--- WORK INSTRUCTIONS ---
Find the number of lines below in which the word "pose" appears, and write that number only.

--- DATA PROVIDED ---
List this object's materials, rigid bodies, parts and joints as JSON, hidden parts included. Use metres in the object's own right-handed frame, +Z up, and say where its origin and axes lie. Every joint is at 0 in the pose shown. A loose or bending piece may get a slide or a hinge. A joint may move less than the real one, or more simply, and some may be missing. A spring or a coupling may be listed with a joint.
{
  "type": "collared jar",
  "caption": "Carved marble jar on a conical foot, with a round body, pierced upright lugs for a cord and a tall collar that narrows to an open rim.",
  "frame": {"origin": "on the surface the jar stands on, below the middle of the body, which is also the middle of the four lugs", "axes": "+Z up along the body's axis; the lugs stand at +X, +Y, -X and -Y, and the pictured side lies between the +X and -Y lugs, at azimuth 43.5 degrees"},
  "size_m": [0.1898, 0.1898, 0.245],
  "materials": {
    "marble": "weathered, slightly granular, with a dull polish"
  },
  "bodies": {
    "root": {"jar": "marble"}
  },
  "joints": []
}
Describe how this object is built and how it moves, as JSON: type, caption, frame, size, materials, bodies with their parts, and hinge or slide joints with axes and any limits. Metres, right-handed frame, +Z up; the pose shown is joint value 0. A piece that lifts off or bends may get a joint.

--- FINISHED ANSWER ---
2